[PROVIDED MATERIAL]:
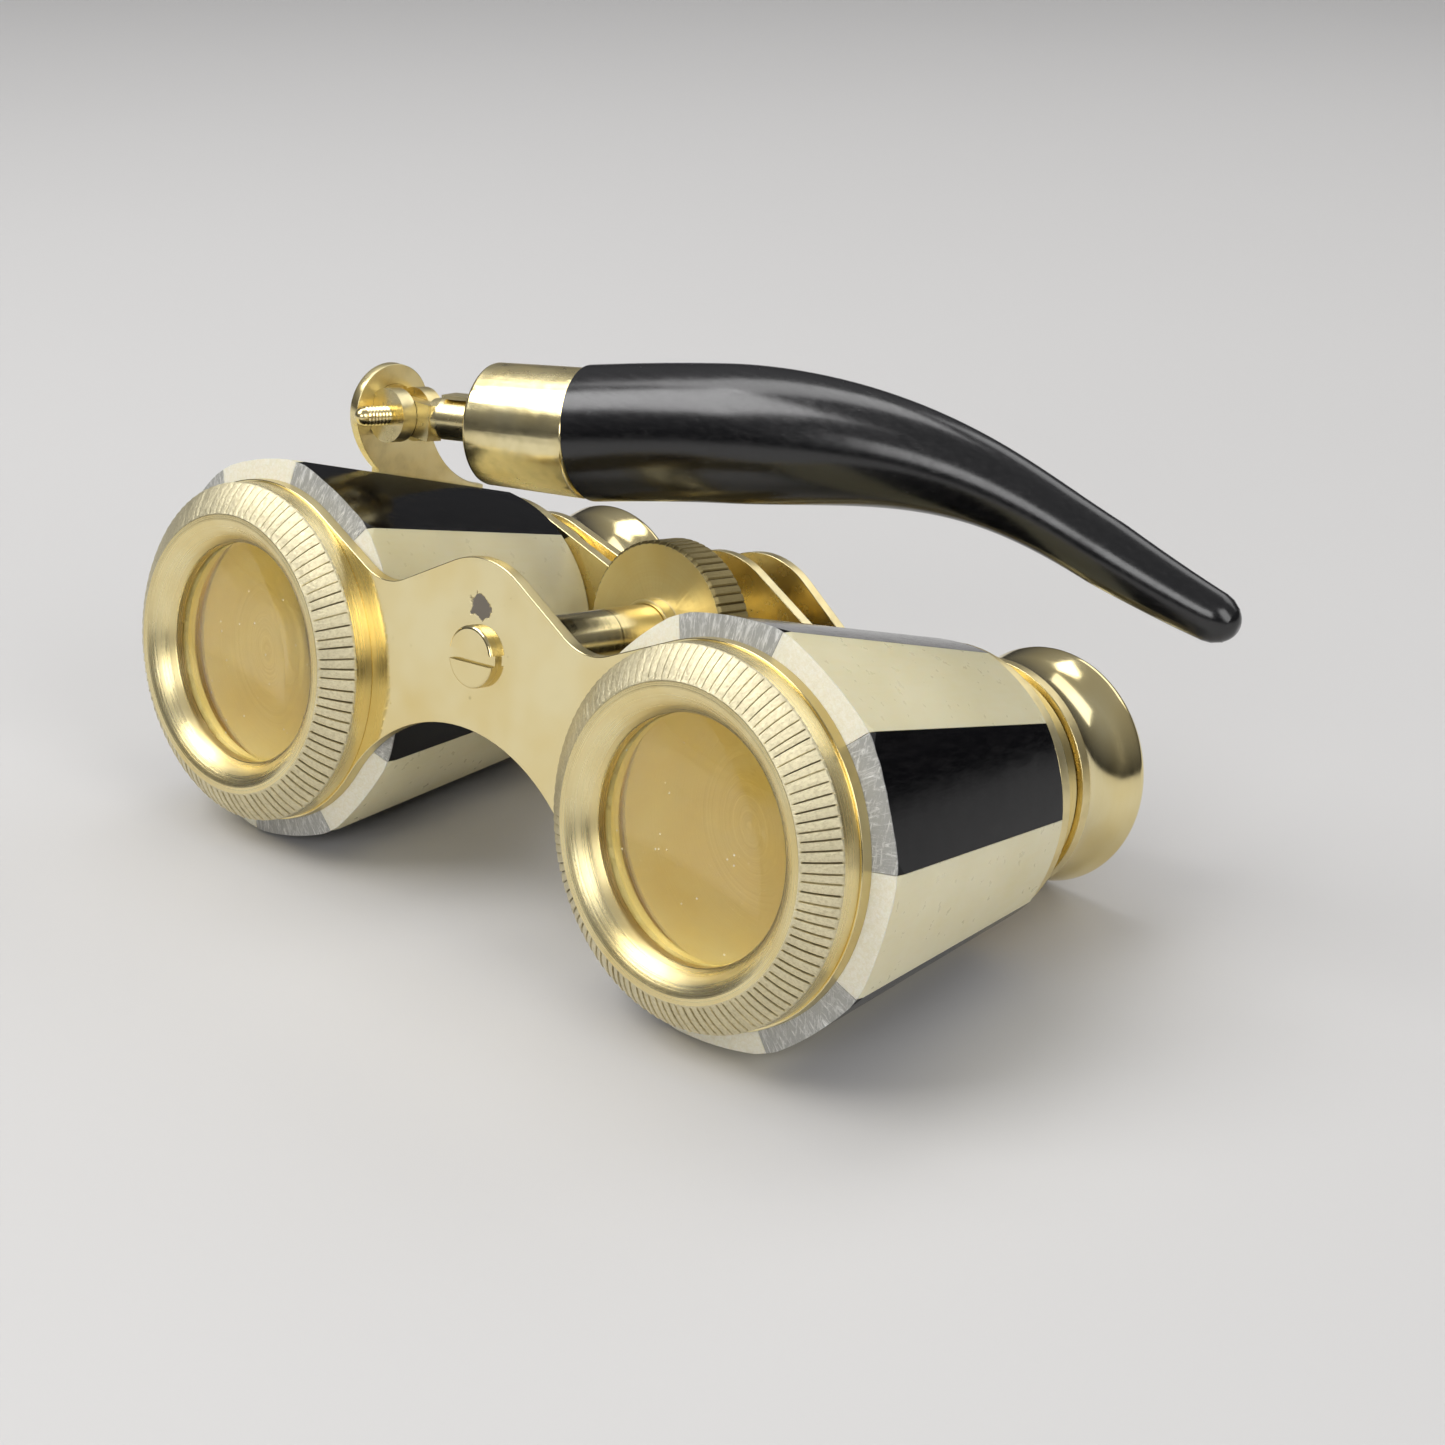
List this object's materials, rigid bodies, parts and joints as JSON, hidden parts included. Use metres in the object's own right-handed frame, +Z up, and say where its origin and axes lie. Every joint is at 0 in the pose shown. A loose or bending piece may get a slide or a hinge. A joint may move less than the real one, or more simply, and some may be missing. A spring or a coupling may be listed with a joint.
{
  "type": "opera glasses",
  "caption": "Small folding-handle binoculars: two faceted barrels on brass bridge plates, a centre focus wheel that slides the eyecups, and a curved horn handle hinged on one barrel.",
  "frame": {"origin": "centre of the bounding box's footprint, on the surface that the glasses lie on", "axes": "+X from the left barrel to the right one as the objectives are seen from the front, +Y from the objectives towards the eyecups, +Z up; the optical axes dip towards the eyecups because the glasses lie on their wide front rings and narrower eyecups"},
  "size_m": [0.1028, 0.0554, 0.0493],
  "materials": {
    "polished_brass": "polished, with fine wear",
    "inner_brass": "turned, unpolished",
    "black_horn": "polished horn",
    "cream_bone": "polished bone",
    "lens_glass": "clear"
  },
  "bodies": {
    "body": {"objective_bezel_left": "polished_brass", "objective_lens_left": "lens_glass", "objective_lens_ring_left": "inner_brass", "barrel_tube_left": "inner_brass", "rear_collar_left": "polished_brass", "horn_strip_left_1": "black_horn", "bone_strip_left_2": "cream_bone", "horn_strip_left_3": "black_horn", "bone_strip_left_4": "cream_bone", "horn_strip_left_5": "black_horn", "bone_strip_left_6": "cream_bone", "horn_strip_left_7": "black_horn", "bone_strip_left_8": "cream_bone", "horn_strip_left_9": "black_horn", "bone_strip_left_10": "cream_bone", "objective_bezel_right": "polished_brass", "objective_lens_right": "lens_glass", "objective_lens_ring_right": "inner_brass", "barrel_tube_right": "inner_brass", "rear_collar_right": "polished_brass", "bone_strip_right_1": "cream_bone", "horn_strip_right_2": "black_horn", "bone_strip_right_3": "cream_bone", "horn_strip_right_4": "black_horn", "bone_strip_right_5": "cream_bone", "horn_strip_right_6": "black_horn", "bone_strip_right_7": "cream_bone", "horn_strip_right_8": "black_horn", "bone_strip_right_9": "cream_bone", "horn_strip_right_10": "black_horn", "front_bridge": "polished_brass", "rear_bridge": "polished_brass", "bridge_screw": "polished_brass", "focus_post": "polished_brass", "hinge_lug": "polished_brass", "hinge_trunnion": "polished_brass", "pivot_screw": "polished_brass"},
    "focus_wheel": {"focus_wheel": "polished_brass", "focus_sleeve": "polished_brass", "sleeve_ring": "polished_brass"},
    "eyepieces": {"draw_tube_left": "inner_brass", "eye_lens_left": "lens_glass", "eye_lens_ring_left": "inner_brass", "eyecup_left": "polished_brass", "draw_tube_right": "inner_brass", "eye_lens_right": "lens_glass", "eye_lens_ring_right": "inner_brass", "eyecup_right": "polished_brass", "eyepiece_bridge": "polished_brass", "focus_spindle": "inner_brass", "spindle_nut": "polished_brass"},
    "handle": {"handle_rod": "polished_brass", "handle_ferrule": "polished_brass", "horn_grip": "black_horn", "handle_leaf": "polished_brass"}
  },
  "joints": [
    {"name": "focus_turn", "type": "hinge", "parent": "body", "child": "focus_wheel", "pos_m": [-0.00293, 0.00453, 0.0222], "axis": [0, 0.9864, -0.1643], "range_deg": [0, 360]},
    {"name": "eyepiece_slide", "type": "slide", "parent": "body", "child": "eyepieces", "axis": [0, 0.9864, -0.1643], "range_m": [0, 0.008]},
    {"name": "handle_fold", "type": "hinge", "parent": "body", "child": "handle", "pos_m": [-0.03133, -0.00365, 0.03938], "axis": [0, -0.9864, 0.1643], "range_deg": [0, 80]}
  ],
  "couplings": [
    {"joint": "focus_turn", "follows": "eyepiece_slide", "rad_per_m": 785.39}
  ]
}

[DIRECTIONS FOR THIS TASK]: From the material above, copy each line that includes the word "axes".

[WRITTEN SOLUTION]:
List this object's materials, rigid bodies, parts and joints as JSON, hidden parts included. Use metres in the object's own right-handed frame, +Z up, and say where its origin and axes lie. Every joint is at 0 in the pose shown. A loose or bending piece may get a slide or a hinge. A joint may move less than the real one, or more simply, and some may be missing. A spring or a coupling may be listed with a joint.
  "frame": {"origin": "centre of the bounding box's footprint, on the surface that the glasses lie on", "axes": "+X from the left barrel to the right one as the objectives are seen from the front, +Y from the objectives towards the eyecups, +Z up; the optical axes dip towards the eyecups because the glasses lie on their wide front rings and narrower eyecups"},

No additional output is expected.